● **Challenge**: Starting at the line below that contains "Reconstruct the object", print each line through the end of the records exactly as it appears.

(Stored data)
** BEGIN **

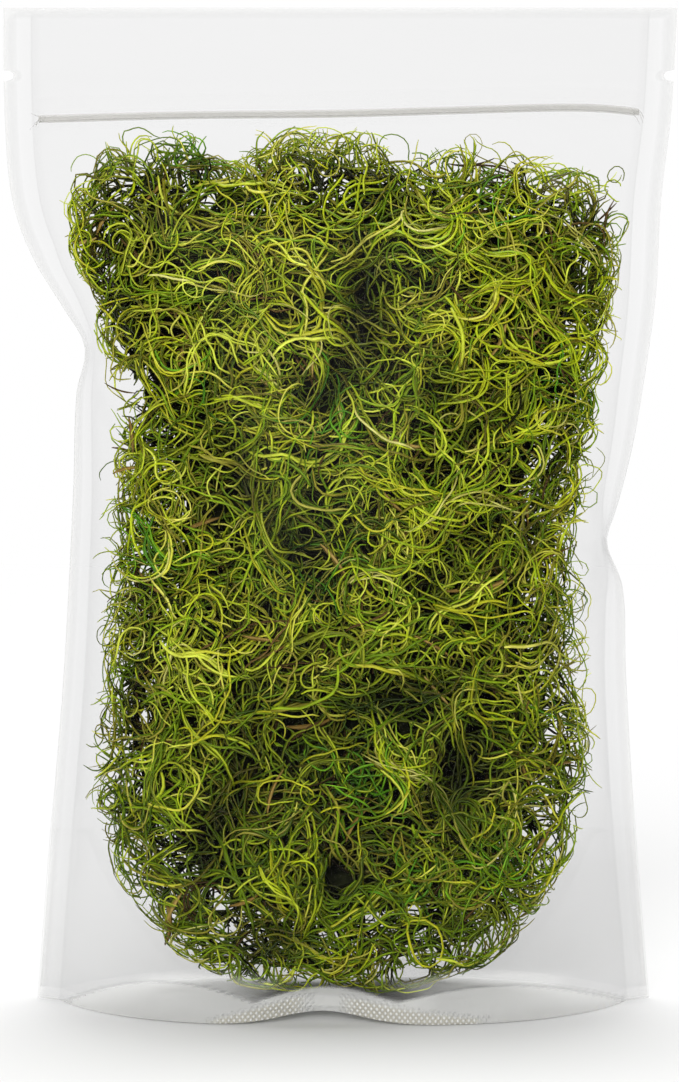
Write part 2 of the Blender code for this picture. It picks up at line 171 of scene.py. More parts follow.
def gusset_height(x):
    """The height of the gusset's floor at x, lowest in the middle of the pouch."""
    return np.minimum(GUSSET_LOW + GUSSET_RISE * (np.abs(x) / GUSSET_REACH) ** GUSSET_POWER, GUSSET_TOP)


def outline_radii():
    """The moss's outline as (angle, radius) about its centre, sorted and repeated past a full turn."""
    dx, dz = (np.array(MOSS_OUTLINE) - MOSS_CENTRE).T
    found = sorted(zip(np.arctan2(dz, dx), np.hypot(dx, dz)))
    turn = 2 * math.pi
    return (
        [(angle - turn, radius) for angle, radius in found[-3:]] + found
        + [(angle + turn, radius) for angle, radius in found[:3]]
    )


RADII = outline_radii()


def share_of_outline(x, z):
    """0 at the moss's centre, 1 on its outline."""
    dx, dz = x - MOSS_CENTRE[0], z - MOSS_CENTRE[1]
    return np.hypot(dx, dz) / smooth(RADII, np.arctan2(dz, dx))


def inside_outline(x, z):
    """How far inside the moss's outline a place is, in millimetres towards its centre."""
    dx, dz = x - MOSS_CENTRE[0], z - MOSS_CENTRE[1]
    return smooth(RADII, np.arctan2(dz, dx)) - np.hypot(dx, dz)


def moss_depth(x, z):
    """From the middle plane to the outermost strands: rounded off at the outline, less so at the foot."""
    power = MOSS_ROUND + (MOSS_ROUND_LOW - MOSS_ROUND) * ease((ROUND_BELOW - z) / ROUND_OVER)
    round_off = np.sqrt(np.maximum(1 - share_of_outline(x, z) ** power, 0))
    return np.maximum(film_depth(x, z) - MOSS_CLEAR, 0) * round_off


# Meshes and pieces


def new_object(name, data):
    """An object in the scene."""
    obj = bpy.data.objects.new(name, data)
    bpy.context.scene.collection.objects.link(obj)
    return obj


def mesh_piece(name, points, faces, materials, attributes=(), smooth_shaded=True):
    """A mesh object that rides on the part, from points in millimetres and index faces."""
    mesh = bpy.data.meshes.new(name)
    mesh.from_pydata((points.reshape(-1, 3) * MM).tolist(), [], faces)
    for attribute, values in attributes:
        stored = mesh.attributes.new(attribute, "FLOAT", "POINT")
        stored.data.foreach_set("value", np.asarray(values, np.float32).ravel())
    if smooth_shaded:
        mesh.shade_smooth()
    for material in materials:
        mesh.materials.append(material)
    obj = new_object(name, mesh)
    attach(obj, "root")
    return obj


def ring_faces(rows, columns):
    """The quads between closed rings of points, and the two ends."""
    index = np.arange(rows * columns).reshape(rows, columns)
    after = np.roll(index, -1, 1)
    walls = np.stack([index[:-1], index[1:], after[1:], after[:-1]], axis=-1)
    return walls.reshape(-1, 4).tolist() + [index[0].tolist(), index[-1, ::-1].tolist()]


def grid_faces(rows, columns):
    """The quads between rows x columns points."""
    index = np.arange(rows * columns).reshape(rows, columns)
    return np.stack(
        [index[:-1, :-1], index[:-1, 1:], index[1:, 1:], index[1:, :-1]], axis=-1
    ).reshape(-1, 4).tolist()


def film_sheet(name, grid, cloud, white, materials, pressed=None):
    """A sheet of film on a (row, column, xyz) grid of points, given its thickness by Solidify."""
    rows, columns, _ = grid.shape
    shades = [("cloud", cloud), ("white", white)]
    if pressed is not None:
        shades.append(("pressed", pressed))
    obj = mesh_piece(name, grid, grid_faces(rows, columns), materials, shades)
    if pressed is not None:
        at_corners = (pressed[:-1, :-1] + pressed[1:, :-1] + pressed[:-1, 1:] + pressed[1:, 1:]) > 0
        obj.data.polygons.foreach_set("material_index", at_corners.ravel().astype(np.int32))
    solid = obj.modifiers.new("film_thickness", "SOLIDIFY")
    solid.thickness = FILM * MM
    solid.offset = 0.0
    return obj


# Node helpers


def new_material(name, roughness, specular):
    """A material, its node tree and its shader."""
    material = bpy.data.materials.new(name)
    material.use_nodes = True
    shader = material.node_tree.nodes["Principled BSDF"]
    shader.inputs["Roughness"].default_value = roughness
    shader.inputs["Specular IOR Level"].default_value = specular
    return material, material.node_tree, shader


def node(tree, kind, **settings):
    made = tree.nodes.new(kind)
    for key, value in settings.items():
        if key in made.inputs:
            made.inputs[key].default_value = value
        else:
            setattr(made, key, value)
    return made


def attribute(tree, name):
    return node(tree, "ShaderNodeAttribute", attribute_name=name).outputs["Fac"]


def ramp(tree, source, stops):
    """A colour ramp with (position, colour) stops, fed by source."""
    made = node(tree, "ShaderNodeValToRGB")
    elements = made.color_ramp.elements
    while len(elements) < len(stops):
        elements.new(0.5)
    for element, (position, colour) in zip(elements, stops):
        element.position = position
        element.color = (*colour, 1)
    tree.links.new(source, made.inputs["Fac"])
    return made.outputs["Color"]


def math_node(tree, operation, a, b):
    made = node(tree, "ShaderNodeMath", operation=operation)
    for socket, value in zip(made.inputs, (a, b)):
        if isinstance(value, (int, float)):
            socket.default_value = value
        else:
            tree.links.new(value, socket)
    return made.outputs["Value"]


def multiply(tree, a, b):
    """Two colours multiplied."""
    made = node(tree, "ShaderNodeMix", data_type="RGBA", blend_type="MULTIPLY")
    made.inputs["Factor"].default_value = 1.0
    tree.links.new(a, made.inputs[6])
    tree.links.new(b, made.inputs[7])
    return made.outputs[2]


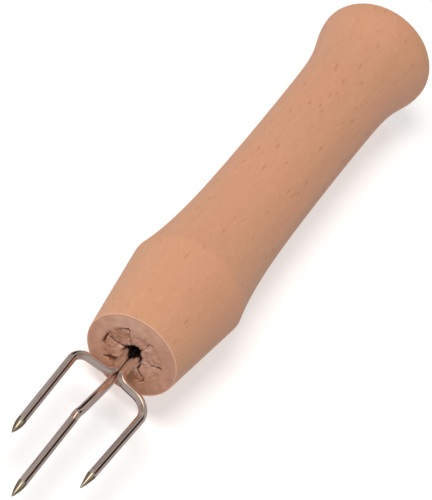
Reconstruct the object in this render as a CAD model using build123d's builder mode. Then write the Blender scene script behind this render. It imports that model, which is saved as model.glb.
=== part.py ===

** END **

● **Worked solution**:
Reconstruct the object in this render as a CAD model using build123d's builder mode. Then write the Blender scene script behind this render. It imports that model, which is saved as model.glb.
=== part.py ===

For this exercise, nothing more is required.